To answer this question requires an assessment of the dynamics of copyright markets, noting in particular:

- The long chain of intermediaries linking creation with consumption, each deducting their costs and profits before the remainder is passed on. The copyright market resembles a bunch of champagne glasses that are stacked in a pyramid and champagne is poured into the topmost glass, corresponding to the retailer, which must be filled before any champagne bubbles over to the next level, corresponding to the distributor, which in turn must fill, and so on down the pyramid, until the remainder trickles down to the bottom tier, corresponding to the creator.

- The zero-pricing of entertainment products in the main, free-to-air television markets, which are fully funded by third-party advertisers, so that consumers 'pay' only by their attention to the advertising messages buried inside the content stream. The equation here is a trade-off, whereby consumers accept their second, third or n-th preferences in return for free entertainment. This system has no other basis than the historical incapacity of broadcast media to collect payments directly from consumers.

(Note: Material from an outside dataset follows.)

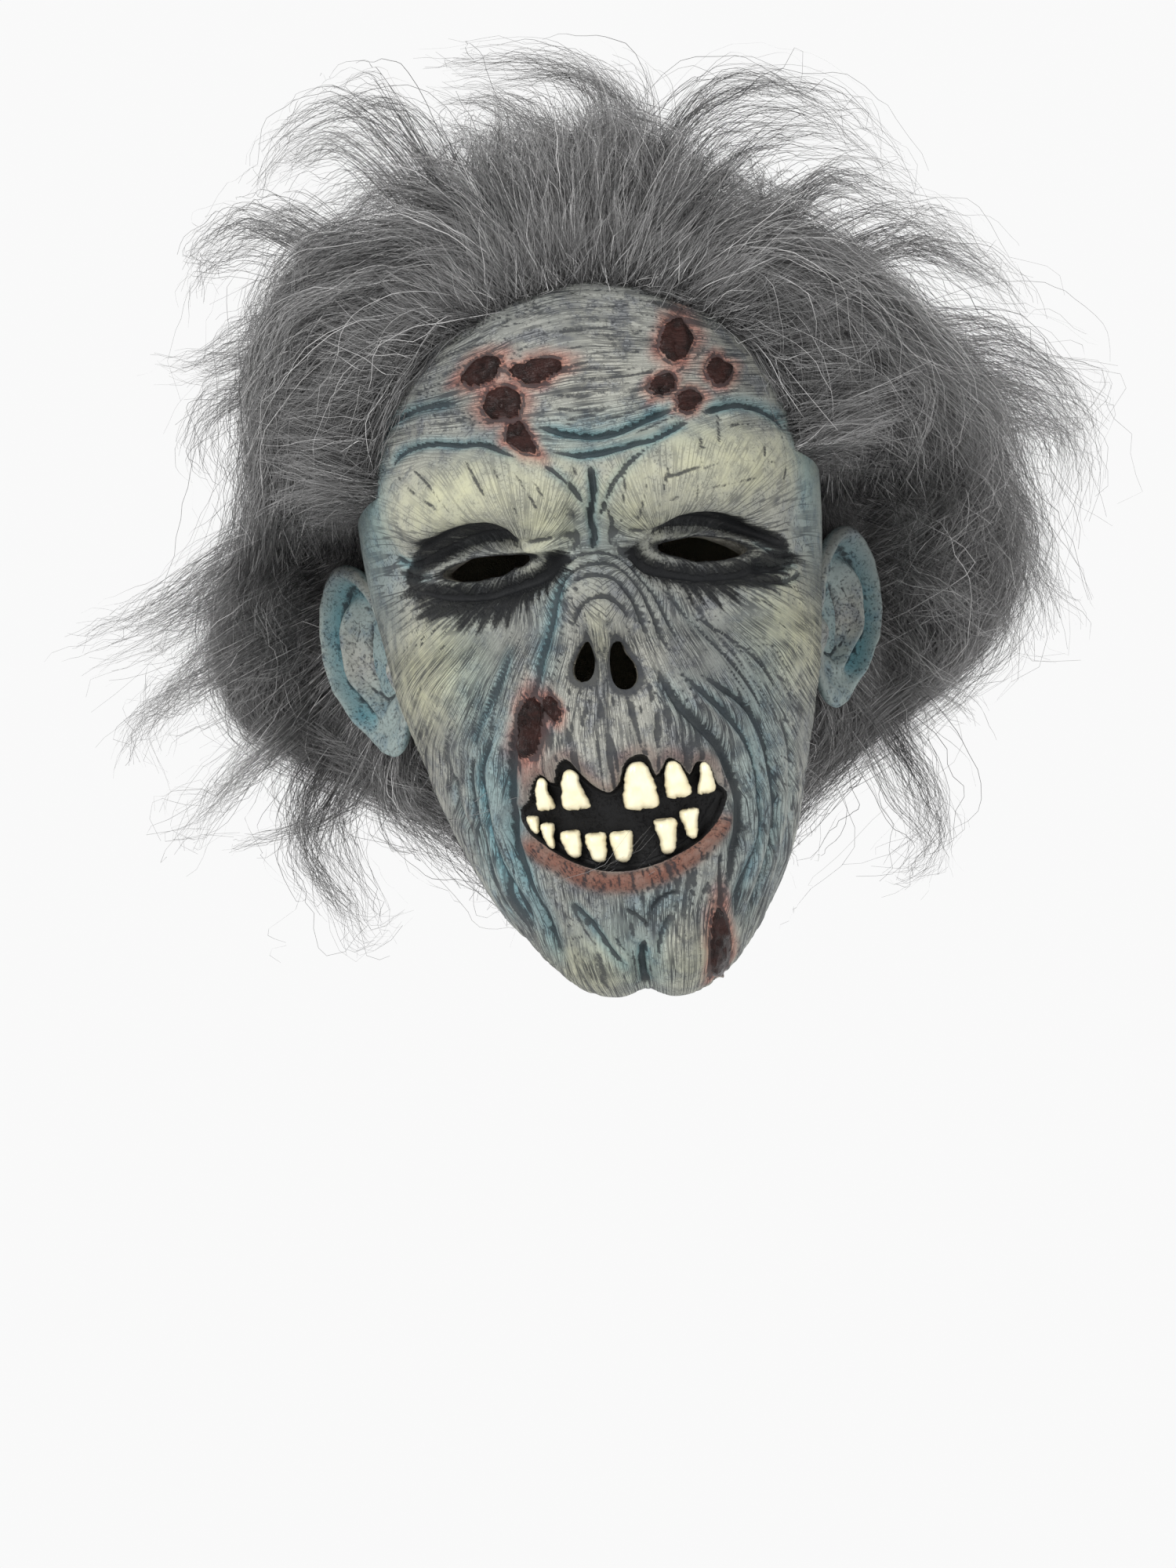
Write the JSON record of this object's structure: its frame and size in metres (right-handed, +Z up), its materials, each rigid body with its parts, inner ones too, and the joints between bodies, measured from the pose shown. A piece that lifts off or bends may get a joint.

- The market power of the ruling intermediaries, the handful of brand name broadcasters and distributors who dominate the world market for content by their control of the broadcast spectrum and retail 'shelfspace'. Globally, there are perhaps five or six corporations which between them command 70-80 per cent of the main media markets; locally, their power is further concentrated by the regulated scarcity of 'bandwidth', so that a matrix of international media power would show a cross-linked and vertically-integrated network of interests.